……
Ma mère a ses desseins, Madame, et j’ai les miens.
Ne parlons plus ici de Claude et d’Agrippine :
Ce n’est point par leur choix que je me détermine.
C’est à moi seul, Madame, à répondre de vous ;
Et je veux de ma main vous choisir un époux.
Ah ! Seigneur, songez-vous que toute autre alliance
Fera honte aux Césars auteurs de ma naissance ?
Non, Madame, l’époux dont je vous entretiens
Peut sans honte assembler vos aïeux et les siens :
Vous pouvez, sans rougir, consentir à sa flamme.
Et quel est donc, Seigneur, cet époux ?
Moi, Madame.
……
Seigneur, avec raison je demeure étonnée.
Je me vois, dans le cours d’une même journée,
Comme une criminelle amenée en ces lieux,
Et, lorsque avec frayeur je parais à vos yeux,
Que sur mon innocence à peine je me fie,
Vous m’offrez tout d’un coup la place d’Octavie.
J’ose dire pourtant que je n’ai mérité
Ni cet excès d’honneur, ni cette indignité.
Et pouvez-vous, Seigneur, souhaiter qu’une fille
Qui vit presqu’en naissant éteindre sa famille,
Qui, dans l’obscurité nourrissant sa douleur,
S’est fait une vertu conforme à son malheur,
Passe subitement de cette nuit profonde
Dans un rang qui l’expose aux yeux de tout le monde,
Dont je n’ai pu de loin soutenir la clarté,
Et dont une autre enfin remplit la majesté ?
Je vous ai déjà dit que je la répudie.
Ayez moins de frayeur, ou moins de modestie.
N’accusez point ici mon choix d’aveuglement ;
Je vous réponds de vous : consentez seulement.
Du sang dont vous sortez rappelez la mémoire ;
Et ne préférez point, à la solide gloire
Des honneurs dont César prétend vous revêtir,
La gloire d’un refus, sujet au repentir.
Le ciel connaît, Seigneur, le fond de ma pensée.
Je ne me flatte point d’une gloire insensée :
Je sais de vos présents mesurer la grandeur ;
Mais plus ce rang sur moi répandrait de splendeurs,
Plus il me ferait honte, et mettrait en lumière
Le crime d’en avoir dépouillé l’héritière.
C’est de ses intérêts prendre beaucoup de soins,
Madame ; et l’amitié ne peut aller plus loin.
Mais ne nous flattons point, et laissons le mystère.
La sœur vous touche ici beaucoup moins que le frère :
Et pour Britannicus…
Il a su me toucher,
Seigneur, et je n’ai point prétendu m’en cacher.
……
Je pouvais de ces lieux lui défendre l’entrée ;
Mais, Madame, je veux prévenir le danger
Où son ressentiment le pourrait engager.
Je ne veux point le perdre.
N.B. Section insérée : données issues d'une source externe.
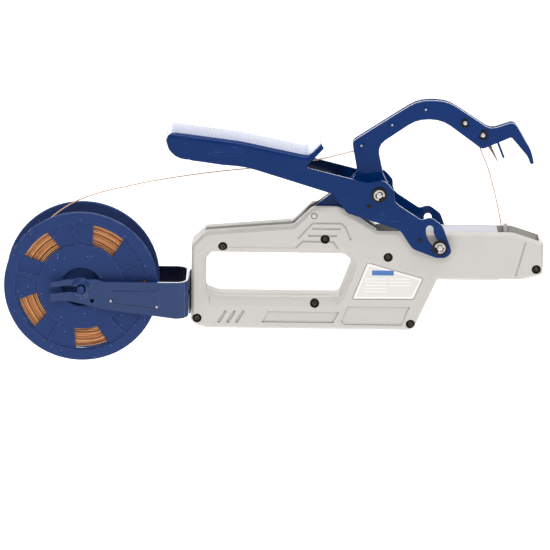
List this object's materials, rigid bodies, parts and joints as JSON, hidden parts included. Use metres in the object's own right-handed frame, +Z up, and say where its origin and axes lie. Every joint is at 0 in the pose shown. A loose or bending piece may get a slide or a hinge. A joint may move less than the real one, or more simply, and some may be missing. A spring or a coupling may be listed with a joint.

Il vaut mieux que lui-même
Entende son arrêt de la bouche qu’il aime.
Si ses jours vous sont chers, éloignez-le de vous,
Sans qu’il ait aucun lieu de me croire jaloux.
De son bannissement prenez sur vous l’offense ;
Et, soit par vos discours, soit par votre silence,
Du moins par vos froideurs, faites-lui concevoir
Qu’il doit porter ailleurs ses vœux et son espoir.
Moi ! Que je lui prononce un arrêt si sévère !
Ma bouche mille fois lui jura le contraire.
Quand même jusque-là je pourrais me trahir,
Mes yeux lui défendront, Seigneur, de m’obéir.
Caché près de ces lieux, je vous verrai, Madame.
Renfermez votre amour dans le fond de votre âme.
Vous n’aurez pas pour moi de langages secrets :
J’entendrai des regards que vous croirez muets ;
Et sa perte sera l’infaillible salaire
D’un geste ou d’un soupir échappé pour lui plaire.